CAD and scene scripts
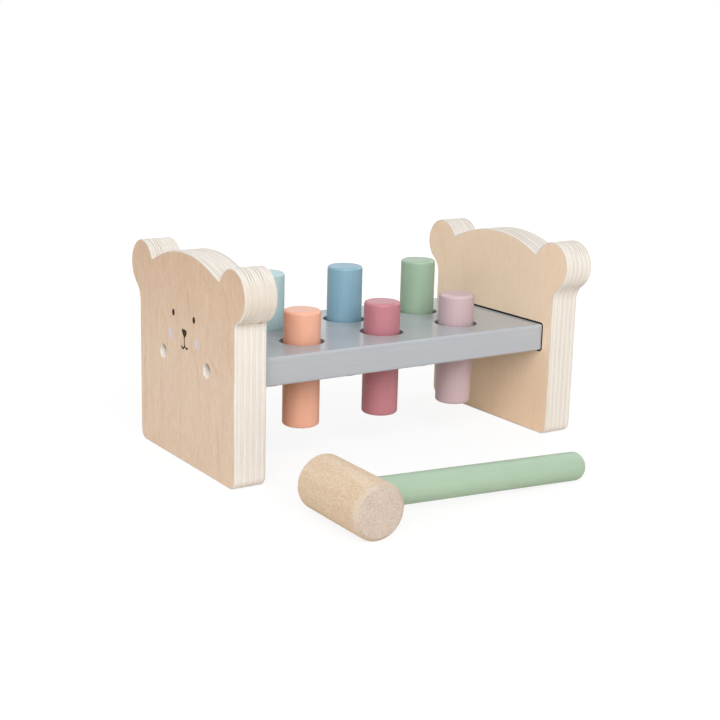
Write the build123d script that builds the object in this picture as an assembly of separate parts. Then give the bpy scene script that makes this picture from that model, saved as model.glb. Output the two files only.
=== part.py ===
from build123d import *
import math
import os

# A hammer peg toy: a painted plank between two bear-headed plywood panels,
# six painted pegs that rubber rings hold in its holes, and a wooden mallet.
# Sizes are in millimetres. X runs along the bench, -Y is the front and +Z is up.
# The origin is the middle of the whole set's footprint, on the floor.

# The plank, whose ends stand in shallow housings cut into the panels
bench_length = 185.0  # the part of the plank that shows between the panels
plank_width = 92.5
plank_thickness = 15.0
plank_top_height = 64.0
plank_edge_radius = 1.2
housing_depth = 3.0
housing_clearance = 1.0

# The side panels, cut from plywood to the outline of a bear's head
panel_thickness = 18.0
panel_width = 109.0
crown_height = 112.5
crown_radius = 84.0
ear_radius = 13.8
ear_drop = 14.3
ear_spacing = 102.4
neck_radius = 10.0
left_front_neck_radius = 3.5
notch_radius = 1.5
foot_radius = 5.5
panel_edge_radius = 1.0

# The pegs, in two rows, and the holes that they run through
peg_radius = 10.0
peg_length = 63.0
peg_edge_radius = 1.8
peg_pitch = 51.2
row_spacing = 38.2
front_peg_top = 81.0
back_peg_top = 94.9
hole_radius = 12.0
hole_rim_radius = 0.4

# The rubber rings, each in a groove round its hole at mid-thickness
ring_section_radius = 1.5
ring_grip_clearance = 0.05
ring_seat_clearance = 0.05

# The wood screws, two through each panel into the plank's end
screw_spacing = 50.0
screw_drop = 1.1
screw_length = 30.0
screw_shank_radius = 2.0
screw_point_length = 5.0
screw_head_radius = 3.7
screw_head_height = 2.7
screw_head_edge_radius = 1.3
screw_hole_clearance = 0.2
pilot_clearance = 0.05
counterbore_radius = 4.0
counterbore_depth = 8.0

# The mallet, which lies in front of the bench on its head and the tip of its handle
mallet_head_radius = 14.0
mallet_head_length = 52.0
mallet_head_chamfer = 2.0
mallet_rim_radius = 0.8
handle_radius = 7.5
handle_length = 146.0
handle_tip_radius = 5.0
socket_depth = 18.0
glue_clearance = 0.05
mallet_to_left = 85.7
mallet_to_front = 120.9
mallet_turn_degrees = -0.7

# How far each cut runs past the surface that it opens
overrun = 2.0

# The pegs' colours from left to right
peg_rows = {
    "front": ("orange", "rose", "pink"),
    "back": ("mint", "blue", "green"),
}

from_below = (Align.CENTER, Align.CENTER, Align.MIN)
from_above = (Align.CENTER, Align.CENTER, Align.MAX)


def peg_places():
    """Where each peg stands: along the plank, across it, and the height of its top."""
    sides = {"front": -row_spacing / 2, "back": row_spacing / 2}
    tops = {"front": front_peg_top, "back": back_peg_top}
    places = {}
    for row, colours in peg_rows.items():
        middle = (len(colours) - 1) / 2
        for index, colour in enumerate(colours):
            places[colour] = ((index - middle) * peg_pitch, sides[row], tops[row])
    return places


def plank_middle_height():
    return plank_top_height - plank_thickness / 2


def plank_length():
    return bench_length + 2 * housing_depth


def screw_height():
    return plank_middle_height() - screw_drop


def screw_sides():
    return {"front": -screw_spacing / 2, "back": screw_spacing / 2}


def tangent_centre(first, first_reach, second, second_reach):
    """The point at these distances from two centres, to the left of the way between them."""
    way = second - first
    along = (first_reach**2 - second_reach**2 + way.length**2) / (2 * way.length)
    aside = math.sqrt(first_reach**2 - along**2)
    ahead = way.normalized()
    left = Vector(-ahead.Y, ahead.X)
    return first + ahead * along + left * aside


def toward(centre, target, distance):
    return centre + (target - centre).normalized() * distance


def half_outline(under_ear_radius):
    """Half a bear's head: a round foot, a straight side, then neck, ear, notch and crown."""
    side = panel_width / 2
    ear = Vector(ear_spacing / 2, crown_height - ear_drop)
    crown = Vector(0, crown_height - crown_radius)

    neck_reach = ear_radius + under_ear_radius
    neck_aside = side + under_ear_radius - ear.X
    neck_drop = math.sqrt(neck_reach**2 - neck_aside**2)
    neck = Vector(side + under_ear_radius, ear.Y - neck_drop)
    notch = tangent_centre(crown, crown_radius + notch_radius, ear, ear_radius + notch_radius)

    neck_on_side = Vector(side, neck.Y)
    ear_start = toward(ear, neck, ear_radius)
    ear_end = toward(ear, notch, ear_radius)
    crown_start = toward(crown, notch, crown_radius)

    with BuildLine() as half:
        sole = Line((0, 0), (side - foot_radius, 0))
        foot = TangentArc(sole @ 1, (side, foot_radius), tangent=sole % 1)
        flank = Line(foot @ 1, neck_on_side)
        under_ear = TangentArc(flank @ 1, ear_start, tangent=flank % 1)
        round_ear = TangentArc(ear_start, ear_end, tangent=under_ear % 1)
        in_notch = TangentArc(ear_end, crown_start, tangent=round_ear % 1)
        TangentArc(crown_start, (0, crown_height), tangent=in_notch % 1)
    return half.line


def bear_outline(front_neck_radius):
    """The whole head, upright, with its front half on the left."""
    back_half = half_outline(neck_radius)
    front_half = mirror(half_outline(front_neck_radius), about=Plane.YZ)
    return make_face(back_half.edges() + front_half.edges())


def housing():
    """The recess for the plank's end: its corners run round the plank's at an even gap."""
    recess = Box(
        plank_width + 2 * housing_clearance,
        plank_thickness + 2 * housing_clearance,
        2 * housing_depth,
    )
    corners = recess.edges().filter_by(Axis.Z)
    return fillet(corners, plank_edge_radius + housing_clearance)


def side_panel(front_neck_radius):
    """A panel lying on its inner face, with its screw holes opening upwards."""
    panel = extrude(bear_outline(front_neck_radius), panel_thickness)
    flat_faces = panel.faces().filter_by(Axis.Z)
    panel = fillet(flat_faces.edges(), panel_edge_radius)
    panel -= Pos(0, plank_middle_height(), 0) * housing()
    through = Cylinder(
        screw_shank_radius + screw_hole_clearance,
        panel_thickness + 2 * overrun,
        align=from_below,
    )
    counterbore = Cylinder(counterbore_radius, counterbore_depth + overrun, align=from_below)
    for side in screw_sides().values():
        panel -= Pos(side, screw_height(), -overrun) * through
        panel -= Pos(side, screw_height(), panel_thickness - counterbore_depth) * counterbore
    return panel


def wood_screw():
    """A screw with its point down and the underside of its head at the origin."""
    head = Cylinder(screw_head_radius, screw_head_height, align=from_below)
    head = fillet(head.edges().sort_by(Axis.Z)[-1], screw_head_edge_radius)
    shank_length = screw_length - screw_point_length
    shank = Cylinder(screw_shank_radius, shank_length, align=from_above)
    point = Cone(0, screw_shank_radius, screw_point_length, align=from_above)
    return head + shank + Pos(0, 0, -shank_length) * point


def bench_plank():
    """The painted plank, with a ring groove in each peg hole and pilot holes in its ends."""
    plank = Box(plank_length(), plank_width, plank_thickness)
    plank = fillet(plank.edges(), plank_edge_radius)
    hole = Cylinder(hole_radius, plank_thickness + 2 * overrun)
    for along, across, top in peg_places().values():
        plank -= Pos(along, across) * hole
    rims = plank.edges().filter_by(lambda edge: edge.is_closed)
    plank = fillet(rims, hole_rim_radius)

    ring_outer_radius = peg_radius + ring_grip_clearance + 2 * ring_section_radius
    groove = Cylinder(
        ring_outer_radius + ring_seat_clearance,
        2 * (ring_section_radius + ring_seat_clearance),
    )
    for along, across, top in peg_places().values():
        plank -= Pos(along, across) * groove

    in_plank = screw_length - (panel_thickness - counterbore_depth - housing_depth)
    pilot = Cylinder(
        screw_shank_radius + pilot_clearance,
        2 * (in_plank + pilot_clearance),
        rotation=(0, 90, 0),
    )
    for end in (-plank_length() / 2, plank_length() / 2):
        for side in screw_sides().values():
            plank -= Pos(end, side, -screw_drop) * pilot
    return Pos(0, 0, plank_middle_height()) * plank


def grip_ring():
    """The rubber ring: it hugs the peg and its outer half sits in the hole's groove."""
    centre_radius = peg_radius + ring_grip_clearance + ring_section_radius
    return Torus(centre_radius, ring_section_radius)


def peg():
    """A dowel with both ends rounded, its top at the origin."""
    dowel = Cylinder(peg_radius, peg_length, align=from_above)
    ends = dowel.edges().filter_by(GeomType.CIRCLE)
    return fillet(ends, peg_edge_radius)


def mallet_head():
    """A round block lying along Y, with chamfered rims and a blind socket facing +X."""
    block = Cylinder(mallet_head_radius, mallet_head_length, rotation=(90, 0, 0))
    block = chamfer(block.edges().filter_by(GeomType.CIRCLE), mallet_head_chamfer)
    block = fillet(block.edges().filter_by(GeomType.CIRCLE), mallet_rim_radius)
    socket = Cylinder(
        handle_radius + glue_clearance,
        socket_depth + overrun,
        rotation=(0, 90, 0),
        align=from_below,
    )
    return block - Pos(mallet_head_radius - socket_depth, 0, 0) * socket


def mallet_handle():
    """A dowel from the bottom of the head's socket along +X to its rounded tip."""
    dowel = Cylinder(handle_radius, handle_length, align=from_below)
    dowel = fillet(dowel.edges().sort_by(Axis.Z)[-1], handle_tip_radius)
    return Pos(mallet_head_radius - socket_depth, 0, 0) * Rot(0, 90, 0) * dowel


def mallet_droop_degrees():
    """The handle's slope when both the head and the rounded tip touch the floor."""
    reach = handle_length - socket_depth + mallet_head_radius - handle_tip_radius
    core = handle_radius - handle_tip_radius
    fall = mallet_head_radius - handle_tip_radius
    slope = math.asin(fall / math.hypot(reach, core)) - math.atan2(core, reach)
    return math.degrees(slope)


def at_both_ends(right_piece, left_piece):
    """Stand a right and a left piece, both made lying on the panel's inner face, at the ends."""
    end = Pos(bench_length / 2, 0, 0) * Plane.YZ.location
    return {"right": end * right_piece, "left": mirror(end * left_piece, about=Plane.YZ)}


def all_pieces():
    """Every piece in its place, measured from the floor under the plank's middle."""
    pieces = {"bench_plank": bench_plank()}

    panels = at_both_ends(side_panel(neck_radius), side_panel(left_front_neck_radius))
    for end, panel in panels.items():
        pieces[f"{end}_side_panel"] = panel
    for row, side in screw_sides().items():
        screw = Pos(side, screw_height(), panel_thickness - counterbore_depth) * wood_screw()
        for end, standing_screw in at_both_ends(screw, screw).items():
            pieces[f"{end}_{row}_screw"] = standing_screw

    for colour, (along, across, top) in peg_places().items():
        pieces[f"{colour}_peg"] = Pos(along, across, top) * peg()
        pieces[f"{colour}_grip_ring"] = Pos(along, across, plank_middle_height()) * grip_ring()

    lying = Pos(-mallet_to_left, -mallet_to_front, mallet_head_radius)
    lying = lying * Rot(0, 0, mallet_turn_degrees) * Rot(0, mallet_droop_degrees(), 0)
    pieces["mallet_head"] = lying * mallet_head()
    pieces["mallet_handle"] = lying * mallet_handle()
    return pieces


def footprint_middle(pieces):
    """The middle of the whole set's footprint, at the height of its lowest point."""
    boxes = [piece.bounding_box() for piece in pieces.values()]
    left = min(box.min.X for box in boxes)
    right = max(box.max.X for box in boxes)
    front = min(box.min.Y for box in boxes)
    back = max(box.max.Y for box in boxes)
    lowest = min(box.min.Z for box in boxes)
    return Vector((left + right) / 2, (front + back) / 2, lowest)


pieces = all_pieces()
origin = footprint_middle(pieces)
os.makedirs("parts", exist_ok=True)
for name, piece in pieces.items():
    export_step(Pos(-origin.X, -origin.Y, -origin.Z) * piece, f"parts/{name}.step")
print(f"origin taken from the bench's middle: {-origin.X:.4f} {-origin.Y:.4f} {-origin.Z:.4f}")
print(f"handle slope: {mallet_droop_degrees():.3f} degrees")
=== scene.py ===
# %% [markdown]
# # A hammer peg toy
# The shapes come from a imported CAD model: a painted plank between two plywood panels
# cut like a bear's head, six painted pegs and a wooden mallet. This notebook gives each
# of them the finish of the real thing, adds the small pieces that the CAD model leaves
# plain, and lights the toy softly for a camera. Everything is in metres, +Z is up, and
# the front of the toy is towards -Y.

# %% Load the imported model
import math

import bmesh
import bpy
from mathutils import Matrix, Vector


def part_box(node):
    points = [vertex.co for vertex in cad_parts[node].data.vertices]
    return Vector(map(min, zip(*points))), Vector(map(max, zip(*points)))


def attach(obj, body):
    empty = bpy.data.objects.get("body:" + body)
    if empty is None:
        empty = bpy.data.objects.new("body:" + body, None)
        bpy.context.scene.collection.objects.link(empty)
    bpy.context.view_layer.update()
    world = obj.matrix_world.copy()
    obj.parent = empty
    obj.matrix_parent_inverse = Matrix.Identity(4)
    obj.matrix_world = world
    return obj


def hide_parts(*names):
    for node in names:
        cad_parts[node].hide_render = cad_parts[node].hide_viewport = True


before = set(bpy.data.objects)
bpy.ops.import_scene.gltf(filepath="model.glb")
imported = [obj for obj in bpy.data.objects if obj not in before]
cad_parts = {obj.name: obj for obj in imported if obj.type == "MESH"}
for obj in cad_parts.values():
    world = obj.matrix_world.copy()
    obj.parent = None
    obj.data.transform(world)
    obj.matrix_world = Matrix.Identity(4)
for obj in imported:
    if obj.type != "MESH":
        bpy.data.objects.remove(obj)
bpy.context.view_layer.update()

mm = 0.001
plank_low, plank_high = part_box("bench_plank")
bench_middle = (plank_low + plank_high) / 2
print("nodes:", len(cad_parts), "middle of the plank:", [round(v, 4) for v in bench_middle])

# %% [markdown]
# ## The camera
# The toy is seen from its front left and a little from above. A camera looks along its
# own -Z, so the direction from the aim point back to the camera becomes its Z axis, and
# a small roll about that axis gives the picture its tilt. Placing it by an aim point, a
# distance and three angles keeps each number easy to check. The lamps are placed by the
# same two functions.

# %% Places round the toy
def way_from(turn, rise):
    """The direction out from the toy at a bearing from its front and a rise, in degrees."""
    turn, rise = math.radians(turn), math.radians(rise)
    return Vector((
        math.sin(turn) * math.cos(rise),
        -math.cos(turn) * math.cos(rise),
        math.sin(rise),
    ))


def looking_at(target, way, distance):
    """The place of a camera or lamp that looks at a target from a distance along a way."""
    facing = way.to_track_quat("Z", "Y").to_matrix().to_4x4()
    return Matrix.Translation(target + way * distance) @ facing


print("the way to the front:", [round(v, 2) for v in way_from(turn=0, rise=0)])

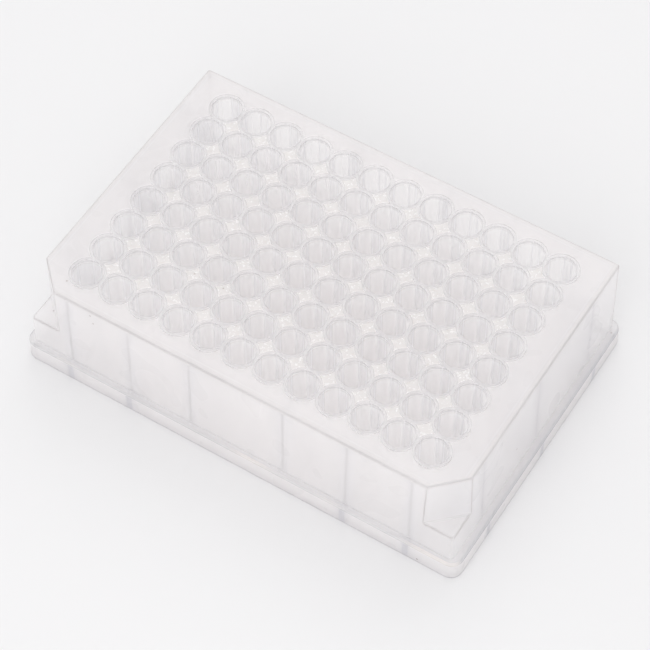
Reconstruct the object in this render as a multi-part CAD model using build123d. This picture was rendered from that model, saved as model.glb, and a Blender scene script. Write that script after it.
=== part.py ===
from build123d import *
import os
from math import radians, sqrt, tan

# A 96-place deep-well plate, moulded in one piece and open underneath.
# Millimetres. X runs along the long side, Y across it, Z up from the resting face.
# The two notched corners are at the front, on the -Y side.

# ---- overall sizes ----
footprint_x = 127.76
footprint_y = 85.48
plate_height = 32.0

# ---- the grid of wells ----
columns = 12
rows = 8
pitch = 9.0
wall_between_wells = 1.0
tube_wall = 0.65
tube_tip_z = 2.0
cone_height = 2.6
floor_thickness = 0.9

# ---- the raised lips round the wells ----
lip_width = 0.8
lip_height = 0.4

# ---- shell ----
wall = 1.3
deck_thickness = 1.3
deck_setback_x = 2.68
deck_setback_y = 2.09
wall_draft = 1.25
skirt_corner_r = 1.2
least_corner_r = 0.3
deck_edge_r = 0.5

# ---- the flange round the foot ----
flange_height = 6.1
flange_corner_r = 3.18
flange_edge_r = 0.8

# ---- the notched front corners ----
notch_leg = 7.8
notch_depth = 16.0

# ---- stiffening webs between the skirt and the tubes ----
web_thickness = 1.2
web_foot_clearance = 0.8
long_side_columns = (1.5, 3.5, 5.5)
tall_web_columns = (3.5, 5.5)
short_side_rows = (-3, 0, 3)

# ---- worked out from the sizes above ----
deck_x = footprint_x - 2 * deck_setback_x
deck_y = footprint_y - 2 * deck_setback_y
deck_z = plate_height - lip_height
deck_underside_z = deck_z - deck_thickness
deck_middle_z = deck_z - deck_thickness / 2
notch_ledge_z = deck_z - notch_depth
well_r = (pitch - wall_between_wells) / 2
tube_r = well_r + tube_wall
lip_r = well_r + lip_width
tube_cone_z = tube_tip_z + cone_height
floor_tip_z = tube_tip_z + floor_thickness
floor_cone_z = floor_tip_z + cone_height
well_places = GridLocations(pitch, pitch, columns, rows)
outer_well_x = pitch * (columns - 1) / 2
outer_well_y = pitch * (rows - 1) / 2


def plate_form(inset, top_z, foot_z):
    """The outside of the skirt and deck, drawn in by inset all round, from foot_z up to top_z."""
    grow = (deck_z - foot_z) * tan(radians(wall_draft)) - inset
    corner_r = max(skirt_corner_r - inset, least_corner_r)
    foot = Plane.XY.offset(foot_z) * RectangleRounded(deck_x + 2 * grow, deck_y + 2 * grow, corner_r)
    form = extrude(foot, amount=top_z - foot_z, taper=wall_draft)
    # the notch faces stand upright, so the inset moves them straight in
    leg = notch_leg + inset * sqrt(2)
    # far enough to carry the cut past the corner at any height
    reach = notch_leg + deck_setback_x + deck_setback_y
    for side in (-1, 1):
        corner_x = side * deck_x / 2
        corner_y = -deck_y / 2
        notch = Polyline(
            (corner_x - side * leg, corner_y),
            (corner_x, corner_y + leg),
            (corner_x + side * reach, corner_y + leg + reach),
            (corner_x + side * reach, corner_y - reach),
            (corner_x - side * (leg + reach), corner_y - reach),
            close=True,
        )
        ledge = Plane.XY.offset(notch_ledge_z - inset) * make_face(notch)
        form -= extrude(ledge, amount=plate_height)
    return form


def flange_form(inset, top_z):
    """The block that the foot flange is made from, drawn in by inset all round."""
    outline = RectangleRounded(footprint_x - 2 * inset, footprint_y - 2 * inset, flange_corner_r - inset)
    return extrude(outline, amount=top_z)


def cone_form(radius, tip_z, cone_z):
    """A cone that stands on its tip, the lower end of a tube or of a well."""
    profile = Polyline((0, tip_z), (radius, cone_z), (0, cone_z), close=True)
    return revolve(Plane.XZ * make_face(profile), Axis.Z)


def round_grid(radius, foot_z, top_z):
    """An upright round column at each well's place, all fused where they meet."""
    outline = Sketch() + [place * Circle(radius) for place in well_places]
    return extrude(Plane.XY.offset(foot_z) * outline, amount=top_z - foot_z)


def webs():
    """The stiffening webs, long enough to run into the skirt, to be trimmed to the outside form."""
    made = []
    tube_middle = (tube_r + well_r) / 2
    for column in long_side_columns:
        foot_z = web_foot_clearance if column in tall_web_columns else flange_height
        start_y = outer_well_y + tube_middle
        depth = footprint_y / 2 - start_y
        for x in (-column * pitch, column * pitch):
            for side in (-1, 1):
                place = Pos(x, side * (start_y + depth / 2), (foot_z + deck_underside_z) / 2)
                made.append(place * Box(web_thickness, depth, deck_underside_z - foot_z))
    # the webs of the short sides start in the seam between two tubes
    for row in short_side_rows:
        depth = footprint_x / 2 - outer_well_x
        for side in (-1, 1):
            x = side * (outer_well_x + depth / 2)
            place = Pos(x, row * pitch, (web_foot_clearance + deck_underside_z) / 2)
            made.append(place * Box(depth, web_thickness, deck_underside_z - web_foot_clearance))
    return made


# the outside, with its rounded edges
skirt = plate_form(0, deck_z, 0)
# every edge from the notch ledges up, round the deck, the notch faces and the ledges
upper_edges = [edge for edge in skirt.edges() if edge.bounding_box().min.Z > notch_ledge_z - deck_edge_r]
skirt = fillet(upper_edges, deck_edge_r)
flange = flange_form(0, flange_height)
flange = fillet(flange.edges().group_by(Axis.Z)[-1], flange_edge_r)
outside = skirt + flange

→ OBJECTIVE
Copy out exactly the lines running from the one with "pieces = all_pieces()" to the one with "# # A hammer peg toy", including both ends, and nothing more.

→ WRITTEN RESPONSE
pieces = all_pieces()
origin = footprint_middle(pieces)
os.makedirs("parts", exist_ok=True)
for name, piece in pieces.items():
    export_step(Pos(-origin.X, -origin.Y, -origin.Z) * piece, f"parts/{name}.step")
print(f"origin taken from the bench's middle: {-origin.X:.4f} {-origin.Y:.4f} {-origin.Z:.4f}")
print(f"handle slope: {mallet_droop_degrees():.3f} degrees")
=== scene.py ===
# %% [markdown]
# # A hammer peg toy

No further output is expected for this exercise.